Scientists discover protein structures that challenge natural selection expectations

December 16, 2020

A researcher examines a specimen in a laboratory. (National Cancer Institute, Unsplash)

Raising new questions about the workings of natural selection, scientists have found protein structures whose complexity appears to serve no useful purpose, which runs counter to long-held beliefs that evolution always moves toward greater effectiveness. 

In a study published Wednesday in Nature, U.S. and Swedish researchers examined hundreds of homodimers — complexes made of two identical proteins — and found they have structures that can grow larger and more complex over evolutionary time despite achieving no increased functionality. 

The specific structures at issue are regions of the proteins that are hydrophobic and likely exist to shield vulnerable areas of the proteins from water, which could damage the molecules. The hydrophobic regions appear to increase in size and complexity even though the change makes no difference in protecting the proteins, according to the study. 

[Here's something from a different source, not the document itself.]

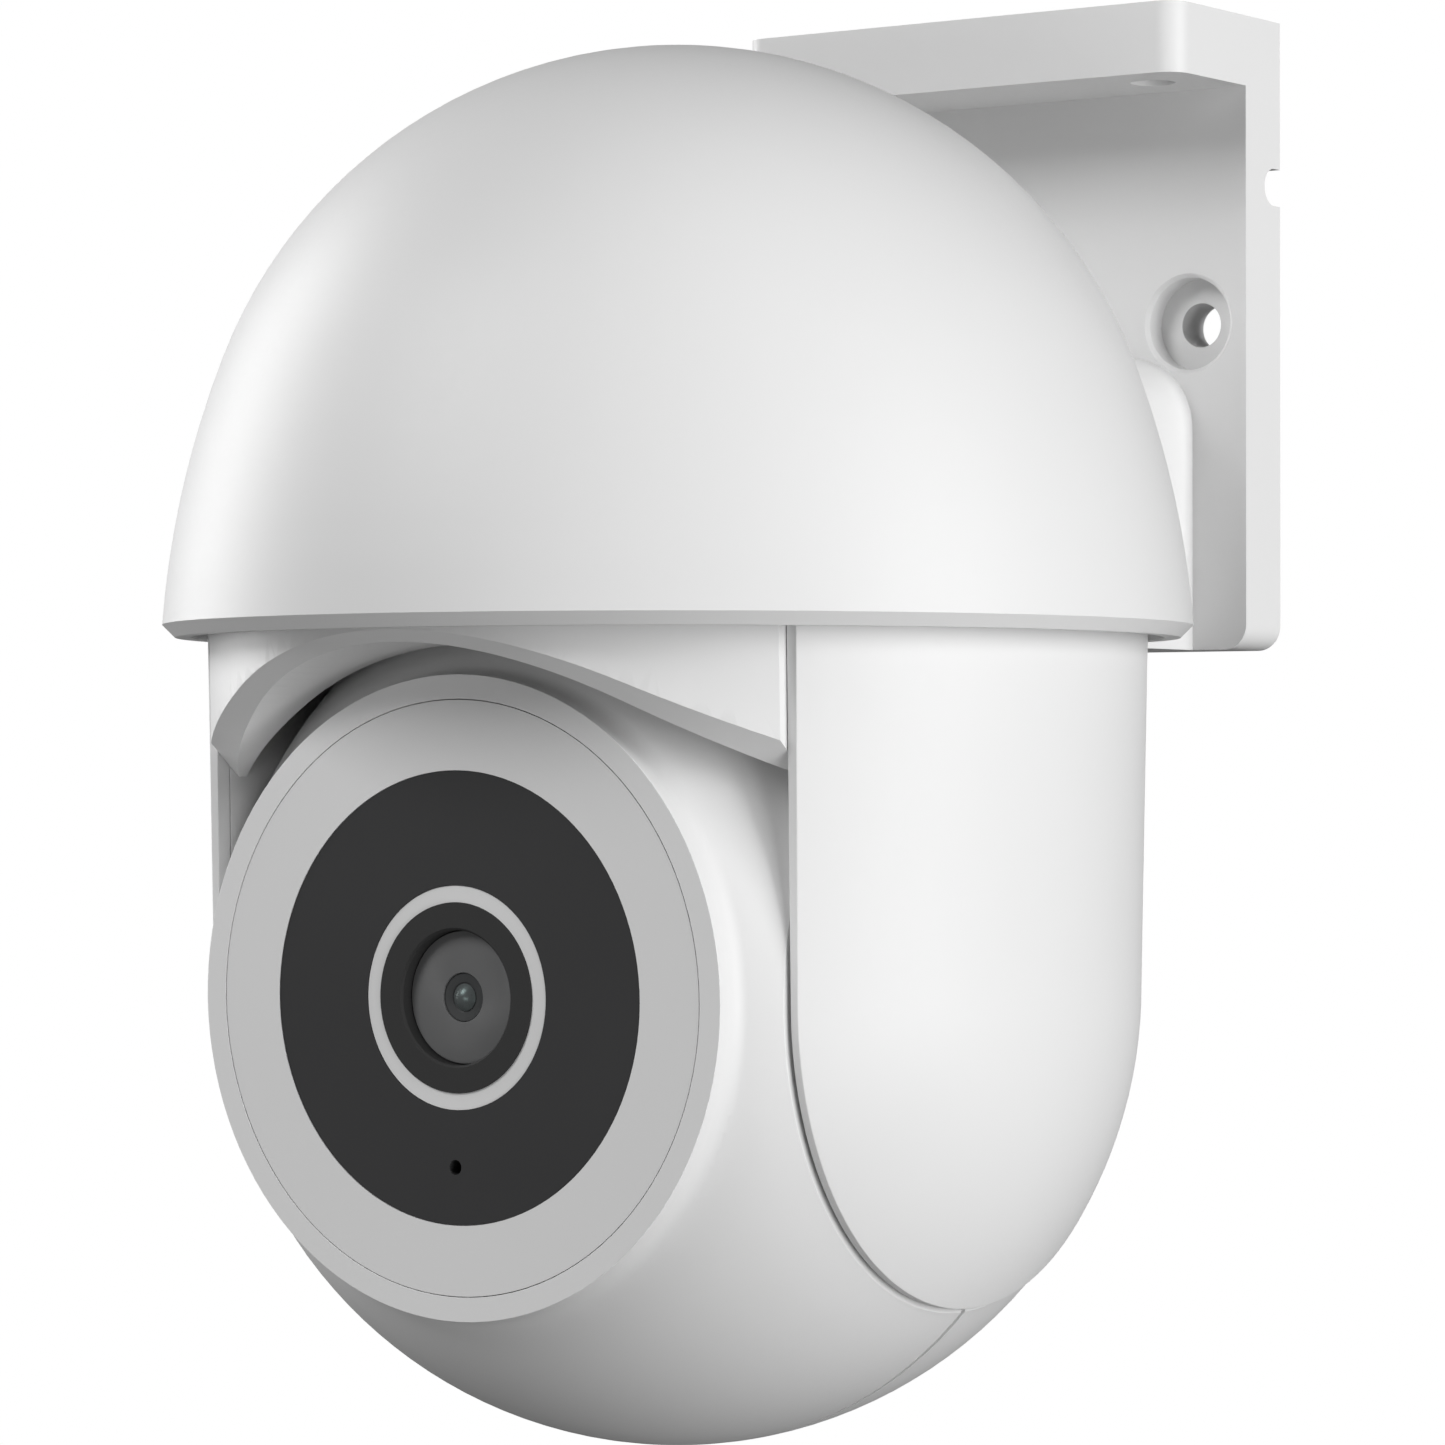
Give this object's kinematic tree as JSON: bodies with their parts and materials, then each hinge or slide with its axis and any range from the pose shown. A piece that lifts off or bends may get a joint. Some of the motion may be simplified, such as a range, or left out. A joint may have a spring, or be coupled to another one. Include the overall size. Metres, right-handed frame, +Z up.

These bloated homodimers defy traditional explanations of natural selection by demonstrating that not all evolutionary complexity is functional, according to Joseph Thornton, a professor of human genetics and ecology and evolution at the University of Chicago and the senior author of the paper.

“The classic explanation is that elaborate structures must exist because they confer some functional benefit on the organism, so natural selection drives ever-increasing states of complexity,” Thornton said, noting the greater benefits of a complex eye over a simple eye. “But at the molecular level, we found that there are other simple mechanisms that drive the build-up of complexity.” 

One mechanism identified by the researchers is universally applicable to all living beings because it relies on how the basic genetic code works. Proteins are limited in the percentage of hydrophobic amino acids they can contain while remaining stable, but that limit is easily exceeded by how often mutations create hydrophobic amino acids and corresponding weak points — encouraging the useless complexes to stick around through evolution.

Proteins across nature can be overwhelmed in this way because more than 40% of codons — three-base genetic instructions for amino acids — encode hydrophobic amino acids, whereas the limit for proteins is far smaller. 

A remarkable aspect of the findings is that they weren't uncovered sooner, because the lack of corresponding functionality in the development of the structures is not uncommon, said Georg Hochberg, a microbiologist at the Max Planck Institute for Terrestrial Microbiology in Germany and the study’s lead author.

“I think people could have done this 15 years ago,” said Hochberg, who was affiliated with the University of Chicago at the time of the study. “It doesn’t seem like such a big jump looking back, but somehow no one had noticed this before.”

The lead author said he and his research team were studying interactions between different types of proteins when they stumbled across the “strange-looking structures” of a steroid hormone receptor protein that took the form of a homodimer. A mutated version of the receptor did not bond with a copy of itself but had an amino-acid “scar” not present in the two-protein complex.

After tracing the evolutionary history of the homodimer back about 450 million years and conducting a series of experiments, the researchers found that forming a homodimer did not create any functional benefit and instead covered the protein’s hydrophobic surfaces. The single-protein counterpart escaped the need of forming a homodimer by evolving the scar, which covered the weak point.

The team then compared 466 homodimers to the steroid hormone receptor and found that 83% had an interface that was more hydrophobic, implying that most same-protein pairs in their sample have developed useless complexes.

The authors said their research explains only why the useless complexes persist through evolution and not how they are first created. Hochberg declined to speculate on their origins but said he is pursuing the question in new research, alongside their consequences in some of life’s most crucial proteins.

The article, “A hydrophobic ratchet entrenches molecular complexes,” was published Dec. 9 in Nature.

The authors of the study were Georg Hochberg, Brian Metzger and Joseph Thornton, University of Chicago; Yang Liu and Arthur Laganowsky, Texas A&M University; and Erik Marklund, Uppsala University. The lead author was Georg Hochberg.